2x 8’x4’ ¾ (more commonly known as 23/32)
4 Casters: I used 2″ black casters with 150lb per caster with lock on all 4 sides. I designed the bottom of the Arcade Cabinet to hide them to make it easier for moving around or transporting.
Brad Nailer for the Brad Nails (mine: https://www.homedepot.com/p/Makita-2-in-x-18-Gauge-Brad-Nailer-AF505N/205311487)
1”, 1 ½” & 2” Brad Nails for the 18 Gauge Nailer (if you use the same thickness in materials)
Circular Saw and/or Table Saw: (mine: https://www.homedepot.com/p/Makita-15-Amp-7-1-4-in-Corded-Lightweight-Magnesium-Circular-Saw-with-LED-Light-Dust-Blower-24T-Carbide-blade-Hard-Case-5007MG/100594811)
Plexiglass cutter or a metal saw blade flipped backwards for the circular saw. Use bluetape over your cut line to make a perfect cut with no cracks.

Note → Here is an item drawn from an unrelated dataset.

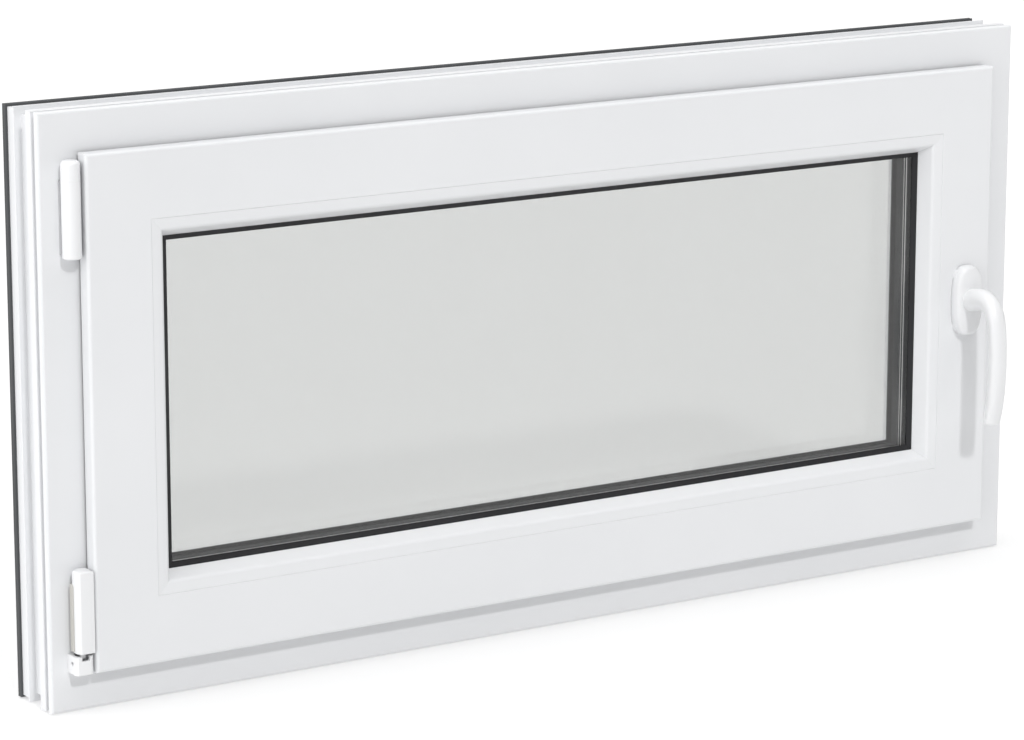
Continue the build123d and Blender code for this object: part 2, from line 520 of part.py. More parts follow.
def cam(side, along):
    tip = BODY_E - CAM_PROUD
    body = rod_in(side, along, GROOVE_C, CAM_R, tip, BAR_E0)
    return body + rod_in(side, along, GROOVE_C, CAM_HEAD_R, tip, tip + 2.5)


def make_gear():
    w, h = FRAME_W / 2, FRAME_H
    screws = {side: [a for name, a in FACE_SCREWS if name == side] for side in ("head", "sill", "lock")}
    cams = {"lock": JAMB_CAMS, "head": (HEAD_CAM,), "sill": SILL_CAMS}
    spans = {"head": (-w + BODY_E + 10, w - CORNER_AT - 0.5), "sill": (-w + BODY_E + 4, w - CORNER_AT - 0.5),
             "lock": (CORNER_AT + 0.5, h - CORNER_AT - 0.5)}
    for side, (low, high) in spans.items():
        slots = [cam_slot(side, along) for along in cams[side]]
        if side == "head":
            slots.append((STAY_SLOT[0], STAY_SLOT[1], 11.0))
        keep("faceplate_" + side, faceplate(side, low, high, screws[side], slots))
    heads = []
    for side, along in FACE_SCREWS:
        heads.append(rod_in(side, along, GROOVE_C, 2.0, PLATE_E0, PLATE_E1 + 0.1)
                     + rod_in(side, along, GROOVE_C, 1.65, PLATE_E1, BODY_E + 11.5))
    keep("faceplate_screws", *heads)
    half = PLATE_W / 2
    drives = []
    for side in ("head", "sill"):
        z0, z1 = (PLATE_E0, CORNER_AT) if side == "sill" else (h - CORNER_AT, h - PLATE_E0)
        drive = at_side(side, w - (PLATE_E0 + CORNER_AT) / 2, PLATE_E0, PLATE_E1, GROOVE_C - half,
                        GROOVE_C + half, CORNER_AT - PLATE_E0)
        drive += box(w - PLATE_E1, w - PLATE_E0, GROOVE_C - half, GROOVE_C + half, z0, z1)
        drive += at_side(side, w - BODY_E - 18, PLATE_E1, BODY_E + GROOVE_DEEP - 0.5, GROOVE_C - 5, GROOVE_C + 5,
                         30)
        z_low, z_high = sorted((z0 if side == "sill" else z1, z0 + 33 if side == "sill" else z1 - 33))
        drive += box(w - BODY_E - GROOVE_DEEP + 0.5, w - PLATE_E1, GROOVE_C - 5, GROOVE_C + 5, z_low + 3,
                     z_high - 3)
        drives.append(drive)
    keep("corner_drives", *drives)
    for side, (low, high) in BARS.items():
        bar = at_side(side, (low + high) / 2, BAR_E0, BAR_E1, GROOVE_C - BAR_W / 2, GROOVE_C + BAR_W / 2, high - low)
        for a in screws[side]:
            if low - TRAVEL < a < high + TRAVEL:
                first, last = (a - TRAVEL - 3, a + 3) if MOVES[side] > 0 else (a - 3, a + TRAVEL + 3)
                bar -= at_side(side, (first + last) / 2, BAR_E0 - 1, BAR_E1 + 1, GROOVE_C - 2.4, GROOVE_C + 2.4,
                               last - first)
        if side == "lock":
            bar += rack()
        keep("lock_bar_" + side, bar)
        keep("lock_cams_" + side, *[cam(side, along) for along in cams[side]])


def rack():
    """The rack's flange, which the pinion drives, and the bridge that carries it on the bar."""
    w = FRAME_W / 2
    low, high = HANDLE_Z - TRAVEL - 7, HANDLE_Z + 7
    face_e = HANDLE_E + PINION_R + RUN
    flange = box(w - face_e - 3, w - face_e, 0.6, CASE_S1 + 3.4, low, high)
    bridge = box(w - face_e - 3, w - BAR_E0, CASE_S1 + 0.6, CASE_S1 + 3.4, low, high)
    return flange + bridge


def make_strikers():
    strikers, screws = [], []
    for side, along in STRIKES:
        lean = FRAME_FACE + STRIKER_T
        middle = along + MOVES[side] * TRAVEL / 2
        body = at_side(side, middle, FRAME_FACE, lean, GROOVE_C - 8, GROOVE_C + 9, TRAVEL + 26)
        body += at_side(side, middle, lean, FRAME_FACE + 8.5, GROOVE_C + CAM_HEAD_R + 1.2, GROOVE_C + 9, TRAVEL + 26)
        body += at_side(side, middle, lean, lean + 0.8, GROOVE_C - 8, GROOVE_C - 5, TRAVEL + 26)
        for shift in (-10, 10):
            spot = rod_in(side, along + shift, GROOVE_C - 3.5, 1.6, FRAME_FACE - 1, lean + 1)
            sink = rod_in(side, along + shift, GROOVE_C - 3.5, 2.6, lean - 1.0, lean + 1)
            body -= spot + sink
            screws.append(rod_in(side, along + shift, GROOVE_C - 3.5, 1.35, FRAME_FACE - 6, lean - 1.0)
                          + rod_in(side, along + shift, GROOVE_C - 3.5, 2.5, lean - 1.0, lean - 0.1))
        strikers.append(body)
    keep("strikers", *strikers)
    keep("striker_screws", *screws)


def make_case():
    w = FRAME_W / 2
    case = box(w - CASE_E1, w - CASE_E0, CASE_S0, CASE_S1, CASE_Z0, CASE_Z1)
    case -= box(w - CASE_E1 + 1.4, w - CASE_E0 + 1, CASE_S0 + 1.4, CASE_S1 + 1, CASE_Z0 + 1.5, CASE_Z1 - 1.5)
    for z in ROSETTE_Z:
        case += rod("y", (HX, z), 4.2, CASE_S0, CASE_S1)
        case -= rod("y", (HX, z), 2.5, CASE_S0 - 1, CASE_S1 + 1)
    case -= rod("y", (HX, HANDLE_Z), SPINDLE * 0.75 + 0.2, CASE_S0 - 1, CASE_S0 + 2)
    keep("gear_case", case)
    square = SPINDLE / 2 + FIT
    pinion = rod("y", (HX, HANDLE_Z), PINION_R, CASE_S0 + 1.7, CASE_S1 - 0.2)
    pinion -= box(HX - square, HX + square, CASE_S0, CASE_S1 + 1, HANDLE_Z - square, HANDLE_Z + square)
    keep("pinion", pinion)


# ---- handle --------------------------------------------------------------------------------------
def make_handle():
    face_s = FRONT - ROSETTE_T
    base = box(HX - ROSETTE_W / 2 + 2, HX + ROSETTE_W / 2 - 2, FRONT - 4, FRONT, HANDLE_Z - ROSETTE_H / 2 + 2,
               HANDLE_Z + ROSETTE_H / 2 - 2)
    base = fillet(base.edges().filter_by(Axis.Y), 9)
    base += rod("y", (HX, HANDLE_Z), 12, face_s, FRONT)
    base -= rod("y", (HX, HANDLE_Z), NECK_R + FIT, face_s - 1, FRONT + 1)
    for z in ROSETTE_Z:
        base -= rod("y", (HX, z), 2.6, FRONT - 5, FRONT + 1)
    keep("rosette_base", base)
    cover = box(HX - ROSETTE_W / 2, HX + ROSETTE_W / 2, face_s, FRONT, HANDLE_Z - ROSETTE_H / 2,
                HANDLE_Z + ROSETTE_H / 2)
    cover = fillet(cover.edges().filter_by(Axis.Y), 11)
    cover = fillet(cover.faces().sort_by(Axis.Y)[0].edges(), 2.5)
    inner = box(HX - ROSETTE_W / 2 + 1.8, HX + ROSETTE_W / 2 - 1.8, face_s + 1.8, FRONT + 1,
                HANDLE_Z - ROSETTE_H / 2 + 1.8, HANDLE_Z + ROSETTE_H / 2 - 1.8)
    cover -= fillet(inner.edges().filter_by(Axis.Y), 9.2)
    cover -= rod("y", (HX, HANDLE_Z), 12 + FIT, face_s - 1, FRONT + 1)
    keep("rosette_cover", cover)
    keep("rosette_screws", *[rod("y", (HX, z), 4.2, FRONT - 6.8, FRONT - 4) + rod("y", (HX, z), 2.45, FRONT - 4, 5)
                             for z in ROSETTE_Z])
    square = SPINDLE / 2
    keep("spindle", box(HX - square, HX + square, face_s - 8, CASE_S1 - 0.4, HANDLE_Z - square, HANDLE_Z + square))
    make_lever(face_s, square)


def make_lever(face_s, square):
    """Side view of the lever: (s ahead of the frame front, height from the spindle), then rounded."""
    outer = [(-50.0, 9.0), (-61.0, 6.0), (-68.5, -6.0), (-72.5, -24.0), (-75.0, -60.0), (-71.5, -88.0),
             (-66.8, -111.0)]
    inner = [(-56.4, -108.5), (-59.8, -85.0), (-62.0, -60.0), (-60.2, -34.0), (-55.5, -18.0), (-48.0, -9.5)]
    start_s = face_s - 5
    points = [(start_s, 9.0)] + outer + inner + [(start_s, -9.5)]
    plan = Plane(origin=(HX, 0, HANDLE_Z), x_dir=(0, 1, 0), z_dir=(1, 0, 0))
    face = make_face(Polyline(*[(y_of(s), v) for s, v in points], close=True))
    rounds = {1: 12, 2: 10, 3: 14, 4: 60, 5: 110, 6: 60, 7: 4, 8: 3.5, 9: 60, 10: 90, 11: 30, 12: 12, 13: 8}
    for number, radius in rounds.items():
        s, v = points[number]
        corner = face.vertices().sort_by_distance(Vector(y_of(s), v, 0))[0]
        face = fillet(corner, radius)
    grip = extrude(plan * face, amount=LEVER_W / 2, both=True)
    sides = [e for e in grip.edges() if abs(abs(e.center().X - HX) - LEVER_W / 2) < 0.01]
    sides = [e for e in sides if e.center().Y < y_of(start_s) - 0.01]
    grip = fillet(sides, 3.6)
    neck = rod("y", (HX, HANDLE_Z), NECK_R, FRONT - 5, start_s)
    lever = grip + neck
    play = square + FIT
    lever -= box(HX - play, HX + play, face_s - 8.5, FRONT + 1, HANDLE_Z - play, HANDLE_Z + play)
    keep("handle_lever", lever)


# ---- build ---------------------------------------------------------------------------------------
make_frame()
make_sash()
make_glazing()
make_lower_hinge()
make_upper_hinge()
make_gear()
make_strikers()
make_case()
make_handle()
os.makedirs("parts", exist_ok=True)
for name, solids in made.items():
    export_step(solids[0] if len(solids) == 1 else Compound(children=solids), f"parts/{name}.step")
    print(name, len(solids), round(sum(solid.volume for solid in solids)))
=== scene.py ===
"""A white tilt-and-turn casement window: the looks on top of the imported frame.

Profiles are swept round the window in (e, s): e is the distance in from the frame's outer edge and
s the depth from the frame's room face towards outdoors, both in millimetres.
"""

import math

import bmesh
import bpy
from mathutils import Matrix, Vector


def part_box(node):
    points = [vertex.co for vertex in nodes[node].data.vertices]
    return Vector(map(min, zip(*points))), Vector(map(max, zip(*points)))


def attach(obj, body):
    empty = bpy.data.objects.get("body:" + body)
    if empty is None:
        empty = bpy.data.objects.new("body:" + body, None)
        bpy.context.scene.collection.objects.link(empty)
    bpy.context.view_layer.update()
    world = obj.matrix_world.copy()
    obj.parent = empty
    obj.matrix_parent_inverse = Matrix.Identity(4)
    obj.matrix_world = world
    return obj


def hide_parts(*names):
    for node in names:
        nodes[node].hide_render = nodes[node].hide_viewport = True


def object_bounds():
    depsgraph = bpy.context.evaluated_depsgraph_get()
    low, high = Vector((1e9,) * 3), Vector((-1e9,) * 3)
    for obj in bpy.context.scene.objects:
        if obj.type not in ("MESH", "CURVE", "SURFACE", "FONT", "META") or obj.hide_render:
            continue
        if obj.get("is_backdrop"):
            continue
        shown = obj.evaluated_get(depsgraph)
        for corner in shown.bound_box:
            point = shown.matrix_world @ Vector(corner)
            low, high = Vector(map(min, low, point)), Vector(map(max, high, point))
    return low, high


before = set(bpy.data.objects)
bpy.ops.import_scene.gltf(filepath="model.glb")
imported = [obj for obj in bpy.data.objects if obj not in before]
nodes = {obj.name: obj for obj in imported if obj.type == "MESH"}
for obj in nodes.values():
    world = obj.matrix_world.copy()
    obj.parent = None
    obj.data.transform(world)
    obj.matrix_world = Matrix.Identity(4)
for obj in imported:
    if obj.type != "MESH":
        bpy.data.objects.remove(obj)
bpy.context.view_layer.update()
MM = 0.001

# ---- anchors taken from the frame ------------------------------------------------------------------
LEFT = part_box("frame_hinge_jamb")[0].x
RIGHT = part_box("frame_lock_jamb")[1].x
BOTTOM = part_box("frame_sill")[0].z
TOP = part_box("frame_head")[1].z
FRONT_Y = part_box("frame_sill")[0].y


def mm_y(s):
    return FRONT_Y + s * MM


def s_of(y):
    return (y - FRONT_Y) / MM


def e_of(x):
    return (x - LEFT) / MM


DEPTH = s_of(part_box("frame_sill")[1].y)
LIP_E = e_of(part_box("frame_hinge_jamb")[1].x)
SASH_E = e_of(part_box("sash_hinge_stile")[0].x)
SIGHT_E = e_of(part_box("sash_hinge_stile")[1].x)
SASH_FRONT = s_of(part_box("sash_sill")[0].y)
SASH_REAR = s_of(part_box("sash_sill")[1].y)
BEAD_E = e_of(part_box("setting_blocks")[0].x)
GLASS_S = s_of(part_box("glass_inner")[0].y)
GLASS_BACK = s_of(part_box("glass_outer")[1].y)

SIDES = {
    "sill": ((0, 0), (1, 0), Vector((0, 0, 1))),
    "lock": ((1, 0), (1, 1), Vector((-1, 0, 0))),
    "head": ((1, 1), (0, 1), Vector((0, 0, -1))),
    "hinge": ((0, 1), (0, 0), Vector((1, 0, 0))),
}


def corner(at, e, s):
    x = LEFT + e * MM if at[0] == 0 else RIGHT - e * MM
    z = BOTTOM + e * MM if at[1] == 0 else TOP - e * MM
    return Vector((x, mm_y(s), z))


# ---- meshes ----------------------------------------------------------------------------------------
def rounded(points, least=0.25, fine=9.0):
    """[(a, b) or (a, b, radius)] round a closed outline -> [(a, b, normal_a, normal_b)], edges rounded."""
    points = [(p[0], p[1], p[2] if len(p) > 2 else least) for p in points]
    area = sum(p[0] * q[1] - q[0] * p[1] for p, q in zip(points, points[1:] + points[:1]))
    if area < 0:
        points = points[::-1]
    out = []
    for k, (a, b, r) in enumerate(points):
        here = Vector((a, b))
        back = Vector(points[k - 1][:2]) - here
        ahead = Vector(points[(k + 1) % len(points)][:2]) - here
        lb, la = back.length, ahead.length
        back, ahead = back / lb, ahead / la
        n0 = Vector((-back.y, back.x))
        n1 = Vector((ahead.y, -ahead.x))
        bend = math.atan2(n0.x * n1.y - n0.y * n1.x, n0.dot(n1))
        if abs(bend) < 0.02:
            out.append((a, b, n0.x, n0.y))
            continue
        half = math.tan(abs(bend) / 2)
        reach = min(r * half, 0.46 * lb, 0.46 * la)
        r = reach / half
        start = here + back * reach
        sign = 1 if bend > 0 else -1
        centre = start - n0 * r * sign
        step_angle = fine if r > 0.9 else 24
        steps = max(2, int(math.ceil(math.degrees(abs(bend)) / step_angle)))
        for i in range(steps + 1):
            t = bend * i / steps
            c, s = math.cos(t), math.sin(t)
            n = Vector((n0.x * c - n0.y * s, n0.x * s + n0.y * c))
            p = centre + n * r * sign
            out.append((p.x, p.y, n.x, n.y))
    return out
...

Monitor/TV (Your choice) (What I used: https://www.newegg.com/p/16C-0018-00004?item=9SIA2F86M95291&source=region&nm_mc=knc-googlemkp-pc&cm_mmc=knc-googlemkp-pc-_-pla-buyvpc-_-led+tv-_-9SIA2F86M95291&gclid=CjwKCAiA35rxBRAWEiwADqB377P2UvFOA_vCE00ozZYKhSOUiMD9-NRJFo9JGeOdB4ZI2JOXG521zRoCsGMQAvD_BwE&gclsrc=aw.ds )
Joystick, 4 Way, 8 Way, 2 Way (your choice) x 1+ : Sanwa brand is what I used. This is what real arcades use and they are built for over 40 Million cycles (10 Million if divided) (each movement is a cycle or 1 full rotation is 1 cycle)
Buttons: Your choice, Again Sanwa
Control Board: Zero Delay USB. You don’t want delay in your movement and make sure the joystick you choose will work with this board.